* Exercise objective *
In the entries below, find every line holding the string "from" and collect it.

────────────────

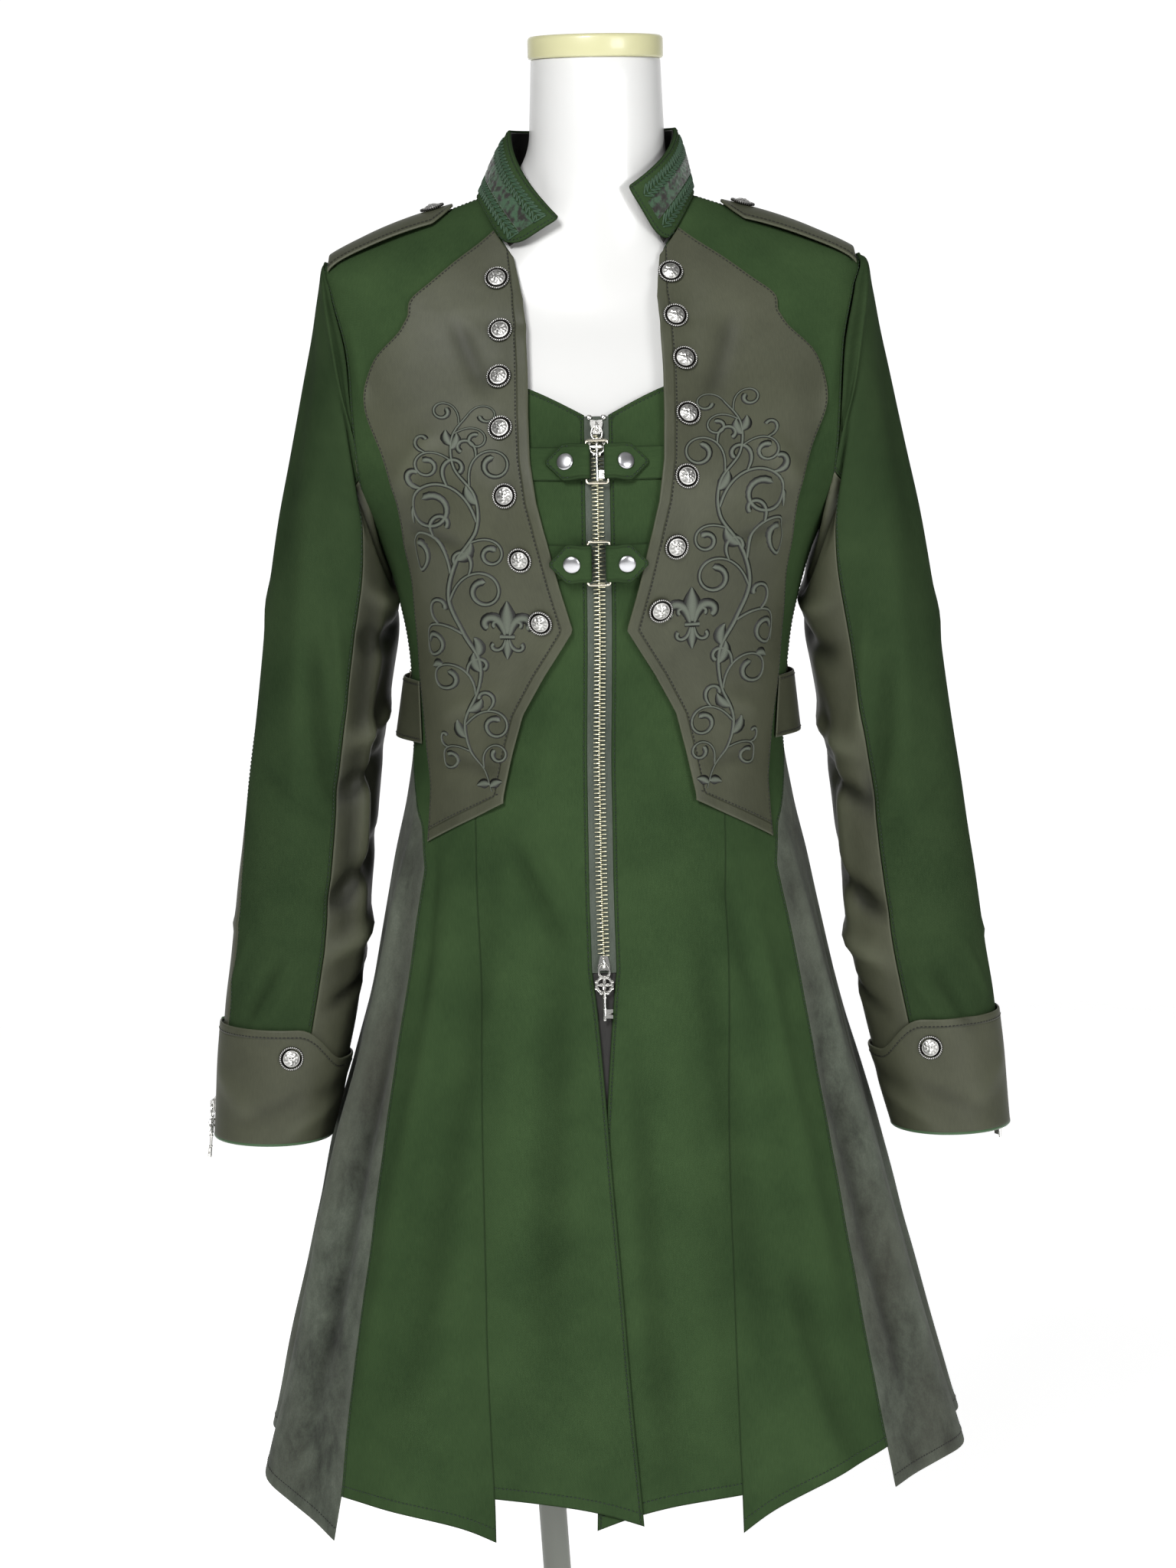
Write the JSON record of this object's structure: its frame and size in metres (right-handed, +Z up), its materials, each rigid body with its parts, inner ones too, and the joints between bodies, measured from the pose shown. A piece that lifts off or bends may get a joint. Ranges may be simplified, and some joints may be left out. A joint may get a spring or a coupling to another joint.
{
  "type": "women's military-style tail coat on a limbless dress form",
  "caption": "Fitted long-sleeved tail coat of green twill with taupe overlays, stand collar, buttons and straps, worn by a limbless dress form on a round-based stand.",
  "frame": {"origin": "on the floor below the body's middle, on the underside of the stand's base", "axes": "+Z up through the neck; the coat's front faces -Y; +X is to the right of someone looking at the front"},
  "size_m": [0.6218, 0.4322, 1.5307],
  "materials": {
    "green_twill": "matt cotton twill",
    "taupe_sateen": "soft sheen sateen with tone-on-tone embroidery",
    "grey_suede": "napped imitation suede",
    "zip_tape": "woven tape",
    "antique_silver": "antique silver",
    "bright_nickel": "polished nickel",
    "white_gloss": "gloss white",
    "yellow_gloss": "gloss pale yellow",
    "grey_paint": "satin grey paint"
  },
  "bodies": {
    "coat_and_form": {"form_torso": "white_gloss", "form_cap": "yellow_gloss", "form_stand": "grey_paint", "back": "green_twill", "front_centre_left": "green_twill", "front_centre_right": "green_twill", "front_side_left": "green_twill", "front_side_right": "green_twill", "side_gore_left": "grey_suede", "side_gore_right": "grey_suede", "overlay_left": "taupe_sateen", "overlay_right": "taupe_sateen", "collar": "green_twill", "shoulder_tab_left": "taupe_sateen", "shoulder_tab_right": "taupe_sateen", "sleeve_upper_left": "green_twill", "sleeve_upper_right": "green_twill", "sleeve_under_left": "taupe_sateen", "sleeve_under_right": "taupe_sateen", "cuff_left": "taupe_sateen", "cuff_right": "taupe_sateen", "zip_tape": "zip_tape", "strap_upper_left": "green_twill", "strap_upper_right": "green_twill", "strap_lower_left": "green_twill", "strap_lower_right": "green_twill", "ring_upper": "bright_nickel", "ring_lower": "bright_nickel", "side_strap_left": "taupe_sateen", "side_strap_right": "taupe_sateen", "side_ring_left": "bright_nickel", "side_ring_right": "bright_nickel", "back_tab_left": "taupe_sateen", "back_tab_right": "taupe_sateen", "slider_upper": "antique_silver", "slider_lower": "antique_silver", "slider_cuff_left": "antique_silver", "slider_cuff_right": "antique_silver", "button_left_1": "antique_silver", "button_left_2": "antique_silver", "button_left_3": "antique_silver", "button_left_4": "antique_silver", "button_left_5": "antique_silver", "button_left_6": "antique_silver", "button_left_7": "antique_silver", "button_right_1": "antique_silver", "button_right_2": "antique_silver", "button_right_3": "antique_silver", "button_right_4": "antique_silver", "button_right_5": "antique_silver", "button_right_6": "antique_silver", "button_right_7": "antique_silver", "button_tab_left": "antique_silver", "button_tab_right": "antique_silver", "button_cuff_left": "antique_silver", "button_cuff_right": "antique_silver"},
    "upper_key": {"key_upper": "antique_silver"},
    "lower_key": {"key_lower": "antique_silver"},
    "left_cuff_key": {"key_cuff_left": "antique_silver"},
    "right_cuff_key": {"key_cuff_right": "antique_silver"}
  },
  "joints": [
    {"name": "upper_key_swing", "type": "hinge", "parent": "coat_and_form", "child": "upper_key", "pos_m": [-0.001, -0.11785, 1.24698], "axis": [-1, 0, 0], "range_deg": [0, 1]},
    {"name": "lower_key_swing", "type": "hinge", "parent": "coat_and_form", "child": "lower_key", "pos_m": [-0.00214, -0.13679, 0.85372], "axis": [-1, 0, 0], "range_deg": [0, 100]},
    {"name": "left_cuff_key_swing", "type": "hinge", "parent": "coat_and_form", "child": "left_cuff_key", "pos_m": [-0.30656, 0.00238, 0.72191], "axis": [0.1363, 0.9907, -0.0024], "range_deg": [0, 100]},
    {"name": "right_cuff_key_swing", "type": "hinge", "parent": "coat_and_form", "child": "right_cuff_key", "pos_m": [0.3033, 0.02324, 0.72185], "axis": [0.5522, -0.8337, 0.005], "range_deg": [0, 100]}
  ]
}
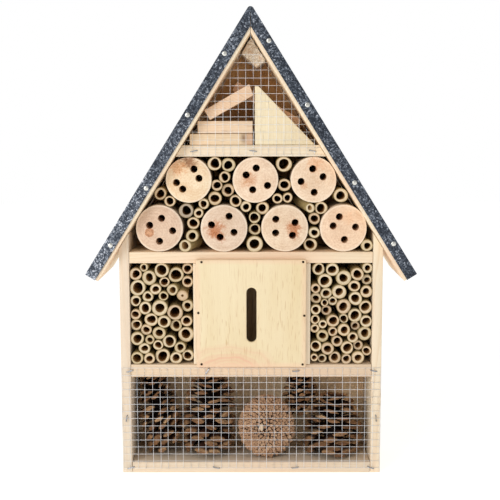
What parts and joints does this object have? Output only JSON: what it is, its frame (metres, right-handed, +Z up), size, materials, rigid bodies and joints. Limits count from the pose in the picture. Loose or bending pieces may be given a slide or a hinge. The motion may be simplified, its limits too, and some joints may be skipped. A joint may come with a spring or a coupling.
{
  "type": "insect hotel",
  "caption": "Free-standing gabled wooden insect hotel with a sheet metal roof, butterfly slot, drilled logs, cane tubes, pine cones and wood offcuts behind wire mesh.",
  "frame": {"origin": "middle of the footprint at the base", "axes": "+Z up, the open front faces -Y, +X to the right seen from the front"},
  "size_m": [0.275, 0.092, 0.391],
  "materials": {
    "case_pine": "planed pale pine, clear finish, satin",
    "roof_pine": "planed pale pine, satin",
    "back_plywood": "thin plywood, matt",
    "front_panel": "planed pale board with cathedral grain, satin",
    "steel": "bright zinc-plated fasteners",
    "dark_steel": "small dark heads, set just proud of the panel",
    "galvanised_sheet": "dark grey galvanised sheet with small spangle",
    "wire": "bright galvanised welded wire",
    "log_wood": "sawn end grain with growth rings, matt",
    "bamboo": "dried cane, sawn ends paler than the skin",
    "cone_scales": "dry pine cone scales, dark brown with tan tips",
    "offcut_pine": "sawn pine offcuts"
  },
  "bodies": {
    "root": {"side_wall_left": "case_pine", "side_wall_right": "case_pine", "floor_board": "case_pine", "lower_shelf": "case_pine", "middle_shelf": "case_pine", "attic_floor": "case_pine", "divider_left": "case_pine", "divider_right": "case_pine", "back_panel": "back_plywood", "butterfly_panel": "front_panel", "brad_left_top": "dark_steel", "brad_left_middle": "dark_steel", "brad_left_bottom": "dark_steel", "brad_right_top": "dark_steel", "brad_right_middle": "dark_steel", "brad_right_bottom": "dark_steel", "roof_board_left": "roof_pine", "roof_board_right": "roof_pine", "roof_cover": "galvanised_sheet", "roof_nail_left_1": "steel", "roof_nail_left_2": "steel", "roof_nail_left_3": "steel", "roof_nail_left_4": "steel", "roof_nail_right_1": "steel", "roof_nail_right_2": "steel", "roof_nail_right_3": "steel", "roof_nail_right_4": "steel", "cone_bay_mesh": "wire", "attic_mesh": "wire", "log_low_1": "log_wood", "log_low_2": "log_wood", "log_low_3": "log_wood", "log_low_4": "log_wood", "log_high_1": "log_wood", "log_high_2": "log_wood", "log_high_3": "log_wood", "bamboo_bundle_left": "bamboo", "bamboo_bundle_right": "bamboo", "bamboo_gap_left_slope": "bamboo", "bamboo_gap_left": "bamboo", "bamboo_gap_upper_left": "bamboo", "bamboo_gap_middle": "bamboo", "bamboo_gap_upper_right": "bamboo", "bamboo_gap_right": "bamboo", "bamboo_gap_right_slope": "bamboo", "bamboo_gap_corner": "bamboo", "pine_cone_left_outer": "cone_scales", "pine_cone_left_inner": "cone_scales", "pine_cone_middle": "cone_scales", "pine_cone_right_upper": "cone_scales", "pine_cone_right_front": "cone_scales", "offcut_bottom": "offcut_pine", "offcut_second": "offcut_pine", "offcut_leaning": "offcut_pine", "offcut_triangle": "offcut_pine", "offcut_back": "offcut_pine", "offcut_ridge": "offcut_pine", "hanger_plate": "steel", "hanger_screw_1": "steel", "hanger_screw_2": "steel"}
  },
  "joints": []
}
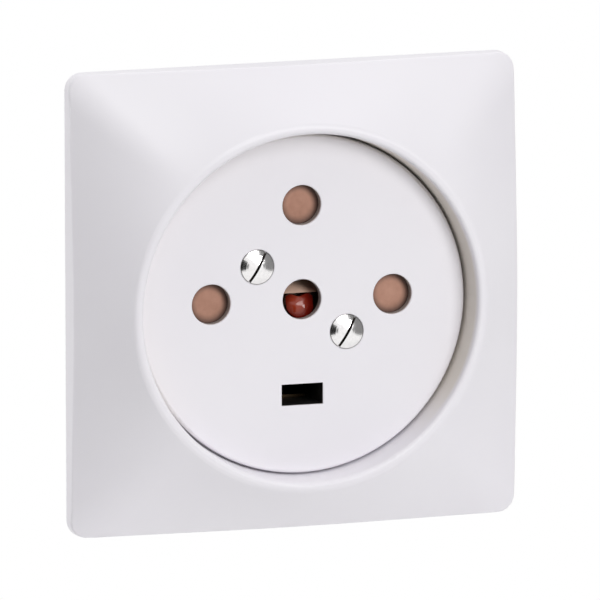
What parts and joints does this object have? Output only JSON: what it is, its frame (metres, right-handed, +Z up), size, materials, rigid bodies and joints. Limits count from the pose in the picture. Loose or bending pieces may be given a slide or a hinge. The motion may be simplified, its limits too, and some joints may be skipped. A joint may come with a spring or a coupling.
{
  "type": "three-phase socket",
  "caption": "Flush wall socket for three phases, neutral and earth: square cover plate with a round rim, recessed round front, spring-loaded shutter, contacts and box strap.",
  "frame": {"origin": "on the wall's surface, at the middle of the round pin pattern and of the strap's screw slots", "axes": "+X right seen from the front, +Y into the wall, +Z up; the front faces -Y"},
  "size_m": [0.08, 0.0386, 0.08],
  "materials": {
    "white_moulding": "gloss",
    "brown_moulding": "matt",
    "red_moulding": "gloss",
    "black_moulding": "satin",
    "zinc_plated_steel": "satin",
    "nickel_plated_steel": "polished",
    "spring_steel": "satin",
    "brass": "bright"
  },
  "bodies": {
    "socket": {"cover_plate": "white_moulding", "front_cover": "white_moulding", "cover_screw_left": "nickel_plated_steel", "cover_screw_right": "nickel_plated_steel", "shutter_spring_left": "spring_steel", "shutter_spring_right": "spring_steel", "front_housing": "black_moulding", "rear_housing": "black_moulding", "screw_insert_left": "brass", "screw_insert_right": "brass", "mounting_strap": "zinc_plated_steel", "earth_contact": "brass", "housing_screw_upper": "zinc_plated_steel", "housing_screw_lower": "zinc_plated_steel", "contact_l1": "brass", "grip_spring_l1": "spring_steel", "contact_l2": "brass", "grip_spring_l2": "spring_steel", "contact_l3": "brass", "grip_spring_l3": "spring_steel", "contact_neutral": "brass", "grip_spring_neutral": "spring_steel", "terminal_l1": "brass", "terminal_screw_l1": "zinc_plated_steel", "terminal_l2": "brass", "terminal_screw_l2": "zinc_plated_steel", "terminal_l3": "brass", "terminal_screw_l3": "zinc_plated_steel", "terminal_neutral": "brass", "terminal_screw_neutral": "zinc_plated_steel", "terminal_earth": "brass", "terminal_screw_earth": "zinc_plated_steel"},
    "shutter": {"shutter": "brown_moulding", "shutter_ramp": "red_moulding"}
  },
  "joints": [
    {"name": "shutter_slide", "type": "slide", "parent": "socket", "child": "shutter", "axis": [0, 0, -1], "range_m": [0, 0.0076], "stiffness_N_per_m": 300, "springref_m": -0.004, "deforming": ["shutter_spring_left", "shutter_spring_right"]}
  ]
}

────────────────

* Task answer *
Write the JSON record of this object's structure: its frame and size in metres (right-handed, +Z up), its materials, each rigid body with its parts, inner ones too, and the joints between bodies, measured from the pose shown. A piece that lifts off or bends may get a joint. Ranges may be simplified, and some joints may be left out. A joint may get a spring or a coupling to another joint.
What parts and joints does this object have? Output only JSON: what it is, its frame (metres, right-handed, +Z up), size, materials, rigid bodies and joints. Limits count from the pose in the picture. Loose or bending pieces may be given a slide or a hinge. The motion may be simplified, its limits too, and some joints may be skipped. A joint may come with a spring or a coupling.
  "frame": {"origin": "middle of the footprint at the base", "axes": "+Z up, the open front faces -Y, +X to the right seen from the front"},
What parts and joints does this object have? Output only JSON: what it is, its frame (metres, right-handed, +Z up), size, materials, rigid bodies and joints. Limits count from the pose in the picture. Loose or bending pieces may be given a slide or a hinge. The motion may be simplified, its limits too, and some joints may be skipped. A joint may come with a spring or a coupling.
  "frame": {"origin": "on the wall's surface, at the middle of the round pin pattern and of the strap's screw slots", "axes": "+X right seen from the front, +Y into the wall, +Z up; the front faces -Y"},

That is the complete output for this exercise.